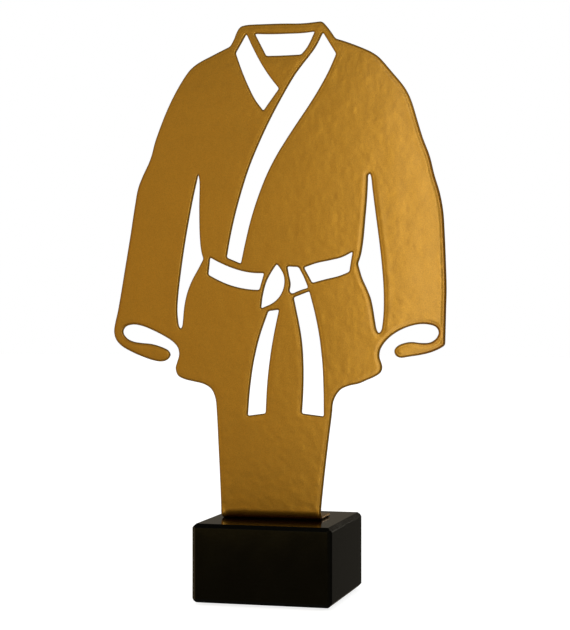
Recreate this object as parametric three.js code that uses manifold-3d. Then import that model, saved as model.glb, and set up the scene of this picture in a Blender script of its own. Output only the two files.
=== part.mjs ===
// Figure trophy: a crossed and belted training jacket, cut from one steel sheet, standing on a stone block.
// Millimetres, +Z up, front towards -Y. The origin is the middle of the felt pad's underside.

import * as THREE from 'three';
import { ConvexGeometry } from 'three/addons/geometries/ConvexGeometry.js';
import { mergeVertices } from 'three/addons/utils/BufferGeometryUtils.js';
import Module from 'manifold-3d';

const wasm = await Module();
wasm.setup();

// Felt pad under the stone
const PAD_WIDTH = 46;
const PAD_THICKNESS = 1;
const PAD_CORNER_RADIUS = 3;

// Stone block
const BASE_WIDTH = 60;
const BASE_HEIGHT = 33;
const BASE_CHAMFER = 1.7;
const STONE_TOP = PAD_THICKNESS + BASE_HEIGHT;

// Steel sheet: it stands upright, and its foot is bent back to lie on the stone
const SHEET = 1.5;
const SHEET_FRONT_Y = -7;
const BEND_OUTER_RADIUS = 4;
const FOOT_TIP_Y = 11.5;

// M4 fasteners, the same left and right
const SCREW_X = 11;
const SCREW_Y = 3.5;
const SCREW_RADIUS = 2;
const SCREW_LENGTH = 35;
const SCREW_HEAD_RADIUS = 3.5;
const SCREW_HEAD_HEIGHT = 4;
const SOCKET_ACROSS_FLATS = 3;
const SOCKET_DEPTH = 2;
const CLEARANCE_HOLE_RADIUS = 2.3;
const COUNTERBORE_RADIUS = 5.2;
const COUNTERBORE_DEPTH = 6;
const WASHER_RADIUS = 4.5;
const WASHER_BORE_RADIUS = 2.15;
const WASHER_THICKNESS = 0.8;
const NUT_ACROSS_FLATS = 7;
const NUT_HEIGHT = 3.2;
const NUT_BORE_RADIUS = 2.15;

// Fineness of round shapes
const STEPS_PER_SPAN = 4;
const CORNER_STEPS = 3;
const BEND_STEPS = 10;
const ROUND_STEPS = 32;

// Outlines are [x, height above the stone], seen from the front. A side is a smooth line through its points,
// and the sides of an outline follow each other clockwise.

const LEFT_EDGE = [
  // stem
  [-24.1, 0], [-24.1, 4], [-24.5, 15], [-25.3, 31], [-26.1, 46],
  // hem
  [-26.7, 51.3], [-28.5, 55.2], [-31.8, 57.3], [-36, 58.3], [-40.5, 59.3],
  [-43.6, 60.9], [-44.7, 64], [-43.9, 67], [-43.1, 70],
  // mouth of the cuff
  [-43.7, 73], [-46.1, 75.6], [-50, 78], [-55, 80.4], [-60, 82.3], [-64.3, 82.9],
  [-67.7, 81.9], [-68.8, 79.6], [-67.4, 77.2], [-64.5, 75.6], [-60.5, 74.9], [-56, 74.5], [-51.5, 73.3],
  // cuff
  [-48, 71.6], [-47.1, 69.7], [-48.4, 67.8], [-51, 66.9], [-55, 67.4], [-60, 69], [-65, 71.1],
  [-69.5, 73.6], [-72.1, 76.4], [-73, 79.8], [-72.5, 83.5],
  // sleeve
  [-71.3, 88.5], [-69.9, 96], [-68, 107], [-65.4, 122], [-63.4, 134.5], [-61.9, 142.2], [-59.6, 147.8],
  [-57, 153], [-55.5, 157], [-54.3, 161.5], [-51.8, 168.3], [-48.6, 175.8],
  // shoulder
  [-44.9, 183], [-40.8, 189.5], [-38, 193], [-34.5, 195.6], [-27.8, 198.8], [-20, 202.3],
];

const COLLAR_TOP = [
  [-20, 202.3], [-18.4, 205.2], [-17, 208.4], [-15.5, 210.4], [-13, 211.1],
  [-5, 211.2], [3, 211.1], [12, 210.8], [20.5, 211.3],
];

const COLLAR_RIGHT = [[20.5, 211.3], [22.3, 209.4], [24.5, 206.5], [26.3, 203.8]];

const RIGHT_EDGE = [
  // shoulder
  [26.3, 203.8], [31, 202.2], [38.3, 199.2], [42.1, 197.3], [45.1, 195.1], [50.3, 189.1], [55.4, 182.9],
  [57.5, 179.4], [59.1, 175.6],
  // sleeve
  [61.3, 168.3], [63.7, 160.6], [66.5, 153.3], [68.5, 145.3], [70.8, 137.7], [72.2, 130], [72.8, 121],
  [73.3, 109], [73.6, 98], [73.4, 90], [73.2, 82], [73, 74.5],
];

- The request
Which lines above contain the word "manifold"? Copy each of them.

- Solution
Recreate this object as parametric three.js code that uses manifold-3d. Then import that model, saved as model.glb, and set up the scene of this picture in a Blender script of its own. Output only the two files.
import Module from 'manifold-3d';